Yeah, I think I messed up this bit. I should have used the harmonic mean rather than the arithmetic mean when averaging over possibilities of how many people will be in the future. Doing this brings the chance of being among the most influential person ever close to the chance of being the most influential person ever in a small-population universe. But then we get the issue that being the most influential person ever in a small-population universe is much less important than being the most influential person in a big-population universe. And it’s only the latter that we care about.
So what I really should have said (in my too-glib argument) is: for simplicity, just assume a high-population future, which are the action-relevant futures if you’re a longtermist. Then take a uniform prior over all times (or all people) in that high-population future. So my claim is: “In the action-relevant worlds, the frequency of ‘most important time’ (or ‘most important person’) is extremely low, and so should be our prior.”
Thanks for the reply, Will. I go by Will too by the way.
for simplicity, just assume a high-population future, which are the action-relevant futures if you’re a longtermist
This assumption seems dubious to me because it seems to ignore the nontrivial possibility that there is something like a Great Filter in our future that requires direct-work to overcome (or could benefit from direct-work).
That is, maybe if we solve one challenge right in our near-term future right (e.g. hand-off the future to benevolent AGI) then it will be more or less inevitable that life will flourish for billions of years, and if we fail to overcome that challenge then we will go extinct fairly soon. As long as you put a nontrivial probability on such a challenge existing in the short-term future and it being tractable, then even longtermist altruists in the small-population worlds (possibly ours) who try punting to the future / passing the buck instead of doing direct work and thus fail to make it past the Great-Filter-like challenge can (I claim, contrary to you by my understanding) be said to be living in an action-relevant world despite living in a small-population universe. This is because they had the power (even though they didn’t exercise it) to make the future a big-population universe.
Another reason to think that MacAskill’s method of determining the prior is flawed that I forgot to write down:
If one uses the same approach to come up with a prior that the second, third, fourth, X century is the hingiest century of the future, and then adds these priors together one ought to get 100%. This is true because exactly one of the set of all future centuries must be the hingiest century of the future. Yet with MacAskill’s method of determining the priors, when one sums all the individual priors that the hingiest century is century X, one gets a number far greater than 100%. That is, MacAskill’s estimate is that there are 1 million expected centuries ahead, so he uses a prior of 1 in 1 million that the first century is the hingiest (before the arbitrary 10x adjustment). However, his model assumes that it’s possible that civilization could last as long as 10 billion centuries (1 trillion years).
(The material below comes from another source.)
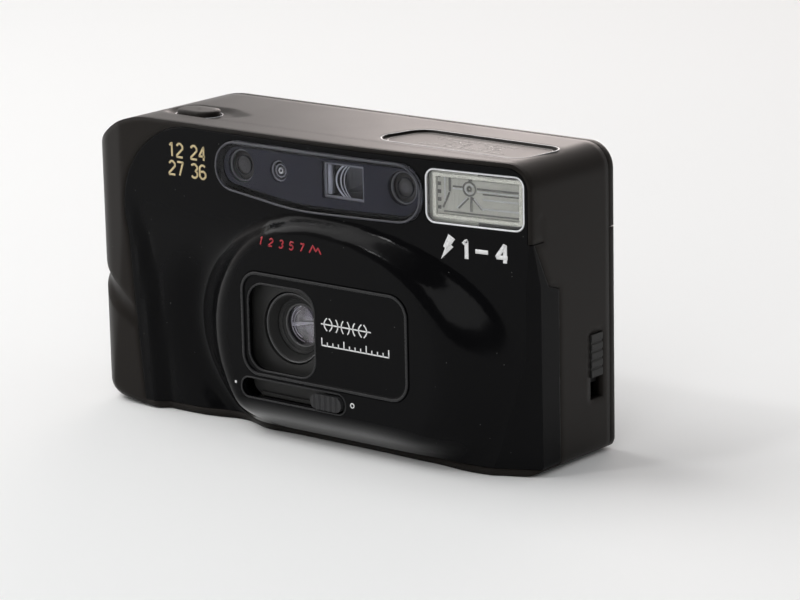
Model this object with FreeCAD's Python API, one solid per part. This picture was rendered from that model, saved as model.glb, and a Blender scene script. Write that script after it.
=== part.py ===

So what is his prior that e.g. the 2 billionth century is the hingiest? 1 in 1 million also? Surely this isn’t reasonable, for if one uses a prior of 1 in 1 million for all 10 billion possible centuries then, one’s prior expectation that one of the 10 billion centuries that civilization will possible live through is 10,000 (aka 1,000,000%). One’s credence in this ought to be 1 (100%) by definition.
My method of determining the prior doesn’t have this problem. On the contrary, as Column J of my linked spreadsheet from the previous comment shows, the prior probability that the Hingiest Century is somewhere in the Century 1-1000 range (which I calculate by summing the individual priors for those thousand centuries) approaches 100% as the probability that civilization goes extinct in those first 1000 centuries approaches 100%.
Thanks, William!
Yeah, I think I messed up this bit. I should have used the harmonic mean rather than the arithmetic mean when averaging over possibilities of how many people will be in the future. Doing this brings the chance of being among the most influential person ever close to the chance of being the most influential person ever in a small-population universe. But then we get the issue that being the most influential person ever in a small-population universe is much less important than being the most influential person in a big-population universe. And it’s only the latter that we care about.
So what I really should have said (in my too-glib argument) is: for simplicity, just assume a high-population future, which are the action-relevant futures if you’re a longtermist. Then take a uniform prior over all times (or all people) in that high-population future. So my claim is: “In the action-relevant worlds, the frequency of ‘most important time’ (or ‘most important person’) is extremely low, and so should be our prior.”
Thanks for the reply, Will. I go by Will too by the way.
This assumption seems dubious to me because it seems to ignore the nontrivial possibility that there is something like a Great Filter in our future that requires direct-work to overcome (or could benefit from direct-work).
That is, maybe if we solve one challenge right in our near-term future right (e.g. hand-off the future to benevolent AGI) then it will be more or less inevitable that life will flourish for billions of years, and if we fail to overcome that challenge then we will go extinct fairly soon. As long as you put a nontrivial probability on such a challenge existing in the short-term future and it being tractable, then even longtermist altruists in the small-population worlds (possibly ours) who try punting to the future / passing the buck instead of doing direct work and thus fail to make it past the Great-Filter-like challenge can (I claim, contrary to you by my understanding) be said to be living in an action-relevant world despite living in a small-population universe. This is because they had the power (even though they didn’t exercise it) to make the future a big-population universe.